Background

What is the Downslink

The path of the old rail line from Peasmarsh about 1 mile south of Guildford to Cranleigh is a major off-road route for pedestrians, cyclists, and horseriders. In most places it is good enough for wheelchairs as well. The whole route is commonly referred to as the "Downslink", although that strictly refers only to the route south from where the path from St. Martha's hill joins, just north of Bramley. From Cranleigh the route continues past Christ's Hospital near Horsham, past Henfield and Steyning, and finishes at Shoreham-by-Sea. In this area with extremely busy roads, it is a haven and refuge from continuous safety threats and noise.

From Peasmarsh to the Surrey / West Sussex county border near Baynards the route runs through the administrative borough of Waverley. The ownership of the land is split between Waverley Borough Council and Surrey County Council, with Waverley having management responsibility. Significant resources have been put into vegetation clearance, creating a good surface and re-instating missing bridges.

The Current Situation

At the time of writing this, the Association of Train Operating Companies (ATOC) has written a report, "Connecting Communities" (pdf, 1.3MB), which looks at using new rail links to 'connect communities … that do not have good access to the rail network'. One of these possible links is Guildford to Cranleigh, and the most likely route is to follow the course of the old rail line - it's difficult to see any alternatives due to the topography of the land and the pattern of building in the area.

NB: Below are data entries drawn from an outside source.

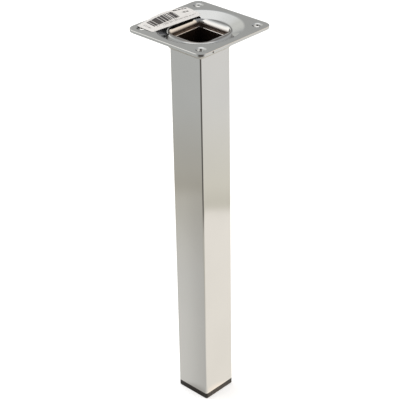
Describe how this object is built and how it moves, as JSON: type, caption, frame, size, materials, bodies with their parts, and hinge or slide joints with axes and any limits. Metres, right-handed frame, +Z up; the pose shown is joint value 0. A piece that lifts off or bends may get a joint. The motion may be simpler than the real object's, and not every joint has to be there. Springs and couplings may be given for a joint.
{
  "type": "square metal table leg",
  "caption": "Square steel tube furniture leg with a pressed, dished screw plate on top and a black plastic foot plug.",
  "frame": {"origin": "middle of the foot's underside, on the floor", "axes": "+Z up along the tube to the plate; X and Y square to the tube's faces"},
  "size_m": [0.06, 0.06, 0.255],
  "materials": {
    "plated_plate": "bright plated pressed sheet",
    "plated_tube": "soft satin plated",
    "plated_weld": "dull plated weld",
    "black_plastic": "moulded matt",
    "paper_label": null
  },
  "bodies": {
    "root": {"mounting_plate": "plated_plate", "leg_tube": "plated_tube", "collar_weld": "plated_weld", "foot_plug": "black_plastic"}
  },
  "joints": []
}
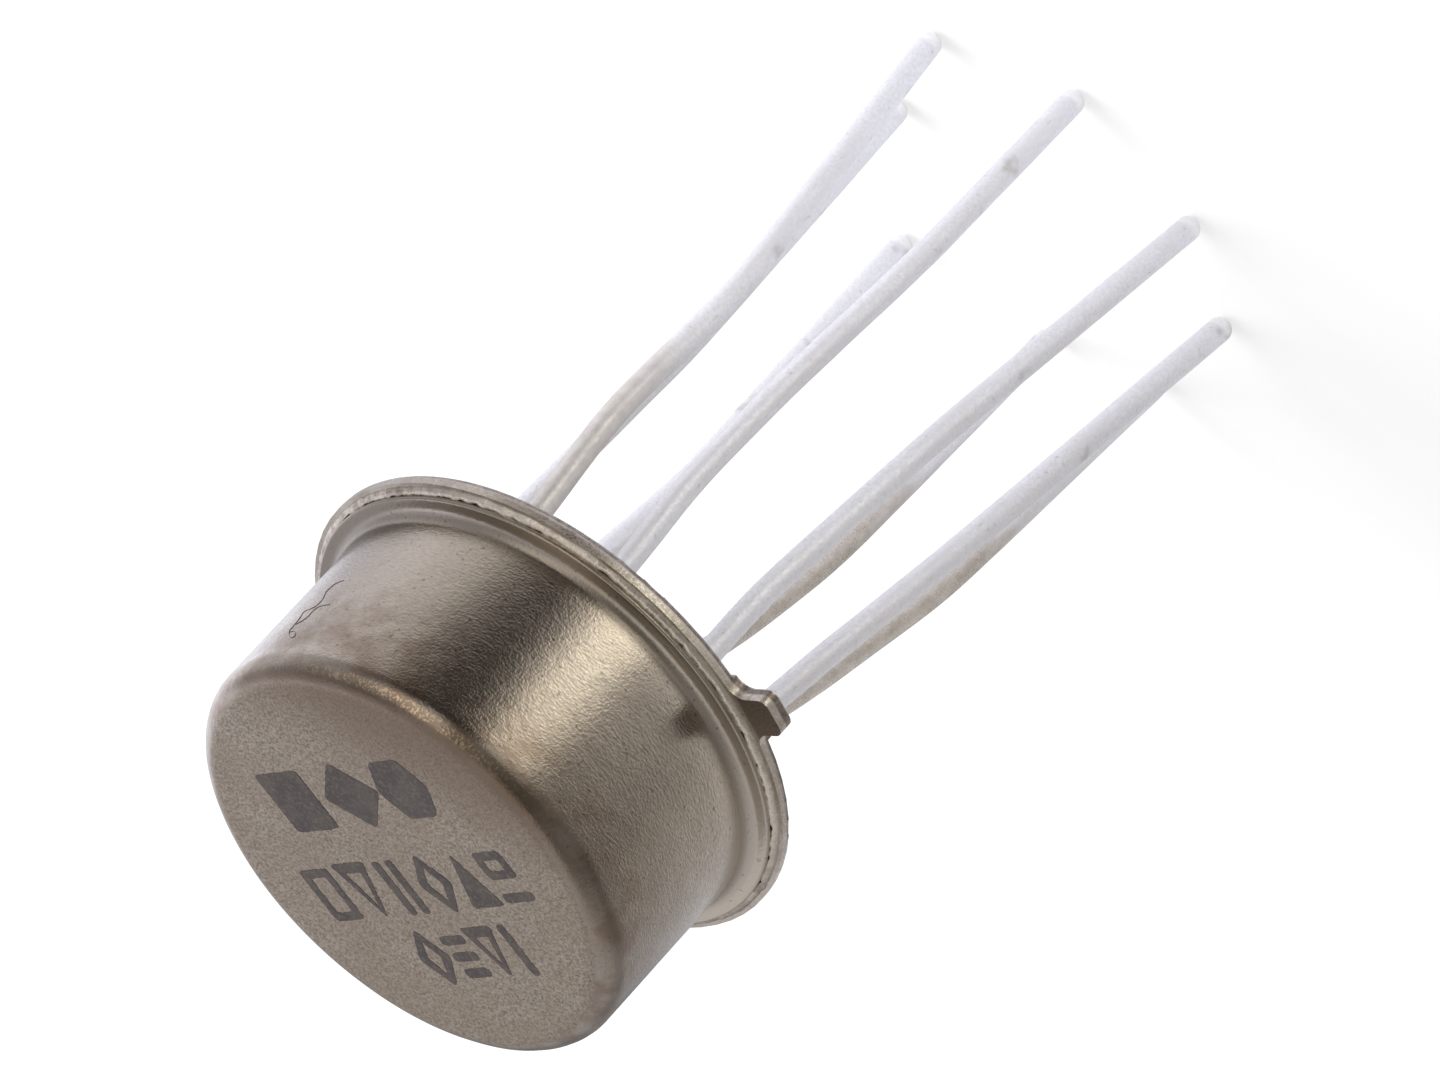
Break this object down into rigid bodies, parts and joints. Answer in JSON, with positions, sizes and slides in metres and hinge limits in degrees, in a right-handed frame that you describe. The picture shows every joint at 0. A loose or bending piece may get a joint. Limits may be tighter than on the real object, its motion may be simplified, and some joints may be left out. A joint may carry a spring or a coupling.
{
  "type": "voltage comparator",
  "caption": "Analogue voltage comparator in a round welded metal can, with an index tab and a ring of long solder-dipped wire leads sealed in glass.",
  "frame": {"origin": "centre of the seating plane, the underside of the glass stand-off in the middle of the header", "axes": "+Z towards the top of the cap; +X through the middle of the index tab and lead 8; leads 1 to 8 count counter-clockwise seen from above the cap"},
  "size_m": [0.0098, 0.0092, 0.0176],
  "materials": {
    "nickel_cap": "drawn nickel sheet, fine grain, a little dulled",
    "nickel_header": "stamped and nickel plated, satin",
    "seal_glass": "fused hard glass, dark and glossy",
    "solder_coat": "hot-dipped solder, satin",
    "silicon": "polished silicon",
    "gold_preform": "gold-silicon solder",
    "gold_wire": "bright drawn gold"
  },
  "bodies": {
    "root": {"cap": "nickel_cap", "header": "nickel_header", "glass_seal": "seal_glass", "lead_1": "solder_coat", "lead_2": "solder_coat", "lead_3": "solder_coat", "lead_4": "solder_coat", "lead_5": "solder_coat", "lead_6": "solder_coat", "lead_7": "solder_coat", "lead_8": "solder_coat", "die": "silicon", "die_attach": "gold_preform", "bond_wire_1": "gold_wire", "bond_wire_2": "gold_wire", "bond_wire_3": "gold_wire", "bond_wire_4": "gold_wire", "bond_wire_5": "gold_wire", "bond_wire_6": "gold_wire", "bond_wire_7": "gold_wire", "bond_wire_8": "gold_wire"}
  },
  "joints": []
}
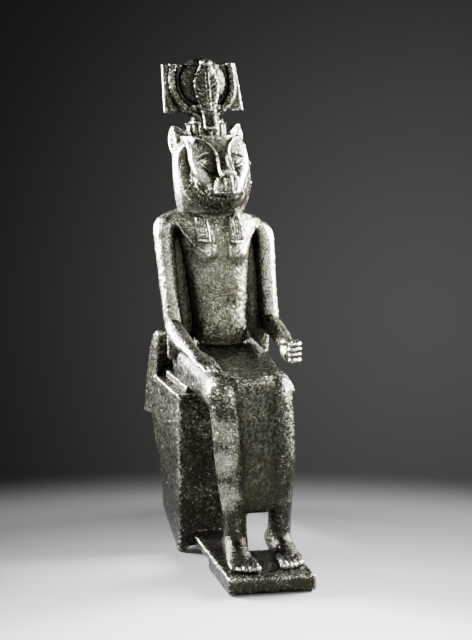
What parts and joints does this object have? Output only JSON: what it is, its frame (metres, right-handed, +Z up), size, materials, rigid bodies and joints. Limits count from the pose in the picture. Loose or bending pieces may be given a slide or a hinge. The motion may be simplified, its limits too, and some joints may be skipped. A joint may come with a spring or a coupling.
{
  "type": "seated goddess figurine",
  "caption": "Cast bronze figurine of a lioness-headed goddess seated on a low-backed throne with a footplate, wearing horns, a sun disc and a cobra.",
  "frame": {"origin": "middle of the footplate block's flat underside, on the ground", "axes": "+Z up through the figure, and she faces -Y, so her right hand is on the -X side"},
  "size_m": [0.0553, 0.1284, 0.21],
  "materials": {
    "bronze": "dark brown-green patina worn to pale metal on raised edges, with a granular corroded skin"
  },
  "bodies": {
    "root": {"goddess_figurine": "bronze"}
  },
  "joints": []
}
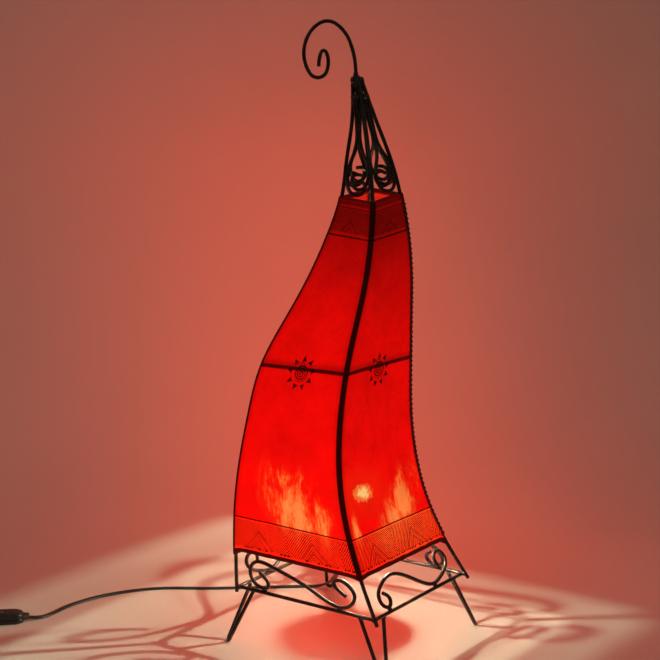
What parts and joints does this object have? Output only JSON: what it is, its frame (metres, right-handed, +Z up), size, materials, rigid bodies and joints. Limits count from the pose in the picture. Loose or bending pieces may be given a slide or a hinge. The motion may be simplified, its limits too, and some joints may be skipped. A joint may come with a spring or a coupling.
{
  "type": "moroccan table lantern",
  "caption": "Flame-shaped table lantern: bent iron frame with scroll base and crown, dyed goatskin shade, screw-in bulb, inline rocker switch and plug lead.",
  "frame": {"origin": "on the floor, under the centre of the bounding box of the lantern and its lead; the axis of the square base is at X +0.2089 m, Y 0", "axes": "+Z up, -Y towards the front rib, +X towards the laced rib, -X towards the plug"},
  "size_m": [0.716, 0.3586, 0.7028],
  "materials": {
    "wrought_iron": "dark hand-rubbed patina, worn to warm metal on the crests",
    "dyed_goatskin": "translucent dyed rawhide with drawn henna bands",
    "skin_lace": "twisted rawhide lace",
    "black_plastic": "fine moulded texture",
    "rocker_plastic": "semi-gloss",
    "brass": "rolled",
    "plated_steel": "nickel plated",
    "bulb_glass": "clear blown glass",
    "filament": "lit filament on its stem",
    "cable_sheath": "flexible sheath, slightly ribbed"
  },
  "bodies": {
    "lantern": {"rib_front": "wrought_iron", "rib_right": "wrought_iron", "rib_back": "wrought_iron", "rib_left": "wrought_iron", "base_ring": "wrought_iron", "shade_ring_bottom": "wrought_iron", "shade_ring_middle": "wrought_iron", "shade_ring_top": "wrought_iron", "leg_front": "wrought_iron", "leg_right": "wrought_iron", "leg_back": "wrought_iron", "leg_left": "wrought_iron", "base_scroll_front_right": "wrought_iron", "base_scroll_back_right": "wrought_iron", "base_scroll_back_left": "wrought_iron", "base_scroll_front_left": "wrought_iron", "crown_scroll_front_right_a": "wrought_iron", "crown_scroll_front_right_b": "wrought_iron", "crown_scroll_back_right_a": "wrought_iron", "crown_scroll_back_right_b": "wrought_iron", "crown_scroll_back_left_a": "wrought_iron", "crown_scroll_back_left_b": "wrought_iron", "crown_scroll_front_left_a": "wrought_iron", "crown_scroll_front_left_b": "wrought_iron", "finial_scroll": "wrought_iron", "holder_bridge": "wrought_iron", "shade_skin": "dyed_goatskin", "seam_lacing": "skin_lace", "holder_body": "black_plastic", "holder_nut_lower": "black_plastic", "holder_nut_upper": "black_plastic", "holder_cap": "black_plastic", "holder_thread_shell": "brass", "holder_contact": "brass", "flex_lamp": "cable_sheath", "flex_plug": "cable_sheath", "switch_base": "black_plastic", "switch_cover": "black_plastic", "switch_screw_a": "plated_steel", "switch_screw_b": "plated_steel", "plug_body": "black_plastic", "plug_pin_a": "plated_steel", "plug_pin_b": "plated_steel"},
    "bulb": {"bulb_cap": "brass", "bulb_glass": "bulb_glass", "bulb_stem": "filament"},
    "rocker": {"switch_rocker": "rocker_plastic"}
  },
  "joints": [
    {"name": "rocker_switch", "type": "hinge", "parent": "lantern", "child": "rocker", "pos_m": [-0.2001, 0.095, 0.0115], "axis": [0, 1, 0], "range_deg": [-18, 0]},
    {"name": "bulb_unscrew", "type": "slide", "parent": "lantern", "child": "bulb", "axis": [0, 0, 1], "range_m": [0, 0.034]}
  ]
}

The challenge is whether it's possible to create a situation where rail, pedestrian, cycle, equestrian and wheelchair traffic can all fit down this corridor. The following pages try to show that, by making a few difficult decisions, this goal could be achieved. It does not include an expert view on the engineering requirements of the route, but it does include the viewpoint that catering for means of achieving 'active travel' is absolutely vital. This point of view is increasing being put forward from medical and social circles, and may make a good business case too.